Пытавшиеся совершить побег пленники никуда не прибежали. Они находились посреди огороженного забором плаца. Посреди маленького концентрационного лагеря.
— Е-мое! Откуда здесь колючка взялась? — удивленно спросил Пивоваров. — Ее же не было!
— Оттуда, откуда все берется! Сделали. Вначале нас в яму засадили, а потом столбы врыли и проволоку натянули. Дело-то нехитрое, — злобно ответил Кудряшов. — А мы, дураки, гадали, отчего у них решетка такая слабая. А они, оказывается, подстраховались.
— А эти тогда зачем? — махнул рукой на поверженную охрану Кузнецов.

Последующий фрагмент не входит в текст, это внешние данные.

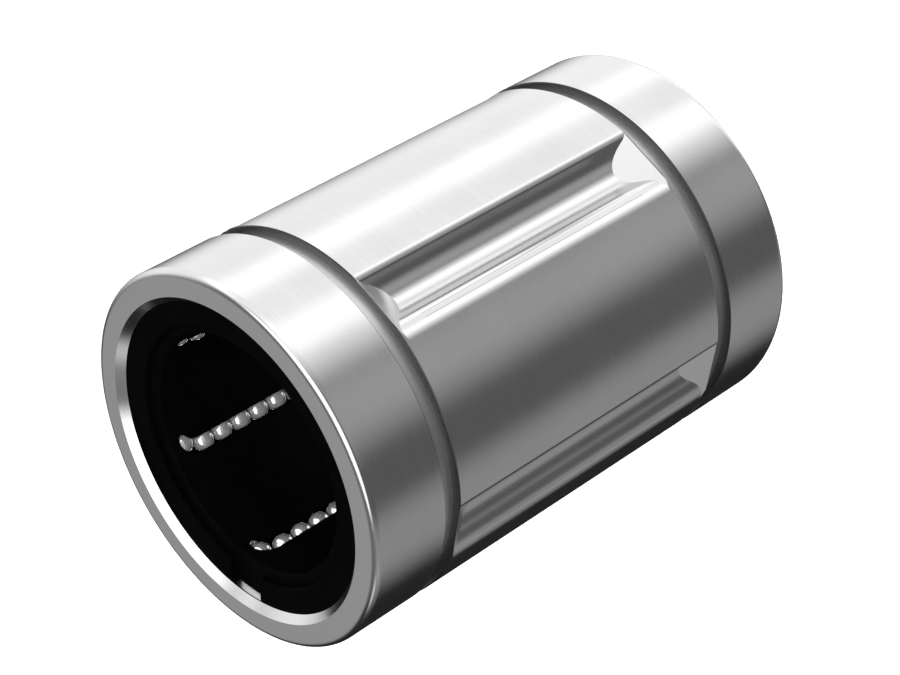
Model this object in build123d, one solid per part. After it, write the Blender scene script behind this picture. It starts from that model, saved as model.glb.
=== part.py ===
from build123d import *
import math
import os

# Linear ball bushing, in millimetres, standing on one end with its axis along +Z.
# The origin is the centre of the lower end face. The two ends are mirror images.
# Balls run in closed circuits: under load between shaft and raceway, then back
# through a lifted return track, with a half-round turn at each end.

# Overall sizes. The wall fills the height between shaft and housing, so the outside is 40 mm.
shaft_d = 25.0
wall_height = 7.5
length = 59.0
corner_r = 0.8

# Balls and circuits
ball_d = 2.381
ball_gap = 0.06
circuit_count = 6
first_circuit_angle = 15.0
balls_in_turn = 2
return_lift = 0.7
rest_phase = 0.2

# Retaining-ring grooves round the outside
ring_groove_span = 41.0
ring_groove_width = 1.85
ring_groove_depth = 1.0
ring_groove_edge = 0.1

# Channels along the outside, between the grooves
channel_count = 5
channel_depth = 2.1
channel_floor_r = 2.85
channel_shoulder_r = 0.6
channel_ramp_angle = 30.0
channel_ramp_overrun = 0.4

# Mouth, snap ring and turn ring at each end
mouth_chamfer_r = 0.72
mouth_chamfer_depth = 0.8
mouth_lip = 0.12
snap_ring_thickness = 0.7
snap_ring_engagement = 0.53
snap_ring_step = 1.15
snap_ring_gap = 4.35
snap_ring_gap_angle = 135.0
snap_ring_bevel = 0.2
snap_ring_corner_r = 0.2
turn_ring_wall = 0.93
turn_end_wall = 0.45
cage_lead_in = 0.3

# Clearances
shaft_clearance = 0.2
raceway_clearance = 0.03
track_clearance = 0.06
cage_clearance = 0.11
turn_ring_clearance = 0.05
snap_ring_clearance = 0.05
end_play = 0.02
cut_through = 1.0

# Worked out from the sizes above
shaft_r = shaft_d / 2
outer_r = shaft_r + wall_height
ball_r = ball_d / 2
pitch = ball_d + ball_gap
turn_step = math.pi / balls_in_turn
turn_r = pitch / (2 * math.sin(turn_step / 2))
track_r = ball_r + track_clearance
loaded_r = shaft_r + ball_r
return_r = loaded_r + return_lift
raceway_r = loaded_r + ball_r + raceway_clearance
cage_bore_r = shaft_r + shaft_clearance
cage_r = raceway_r - cage_clearance
counterbore_r = return_r + track_r + turn_ring_wall
mouth_r = counterbore_r + mouth_chamfer_r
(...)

— А эти для порядка здесь стояли. И для пригляда. Как надзиратели в тюрьме. Посмотреть — послушать — подать — принести. Оттого им и патронов не дали. Как и надзирателям. Ты, кстати, своего не сильно припечатал?
— А что?
— А то, что теперь за него спросить могут. По всей строгости…
— Я вроде нет.
— И я вроде…
В единственную бывшую в заборе калитку бесконечной цепочкой вошли вьетнамцы. С автоматами наперевес. Они охватили пленников полукругом и уставили в них дула автоматов. Командир встал сбоку.
— Кажется, они решили использовать эту яму по прямому назначению, — нехорошо сказал Кудряшов, — просто как яму ..
Все напряженно замолчали.
Вьетнамцы приблизились еще на несколько шагов, оттесняя пленников к краю. Они не говорили ни слова. И никак не выражали своего отношения к происходящему. Наверное, с точно такими же ничего не выражающими лицами они могли начать стрелять. Или умирать.
— Ну и что дальше? — спросил, ни к кому не обращаясь, Пивоваров.
Вьетнамцы показали на решетку.
— Велят поднять решетку.
— Зачем?
— Чтобы удобнее нас туда было сваливать…
Вьетнамцы еще раз показали на решетку. Пленники не пошевелились. Они не хотели уподобляться приговоренным, самим для себя копающим могилы.
Командир что-то приказал. Крайний в шеренге вьетнамец подбежал к пленникам и, выставив автомат, упер его в голову ближайшего к нему американца.
Командир еще раз показал на решетку.
— Пугает. Гад! — сказал Далидзе. Вьетнамец оглянулся на командира. Тот кивнул. Вьетнамец нажал на курок.
Раздался выстрел. Голова американца дернулась. И американца не стало.
Вьетнамец приставил автомат к соседней голове. И оглянулся на командира.
Командир еще раз показал на решетку.
На этот раз пленники повиновались. Слишком страшны и неотвратимы были механические действия вьетнамского караула. Как у лишенной души электрической мясорубки. Которой все равно, что перемалывать…
Пленники подняли и откинули решетку.
Вьетнамцы, перехватив автоматы, взяли пленников в приклады. Били они не сильно, но точно. По наиболее уязвимым и болезненным точкам. Русские и американцы посыпались в яму. И друг на друга. Второй раз за несколько дней.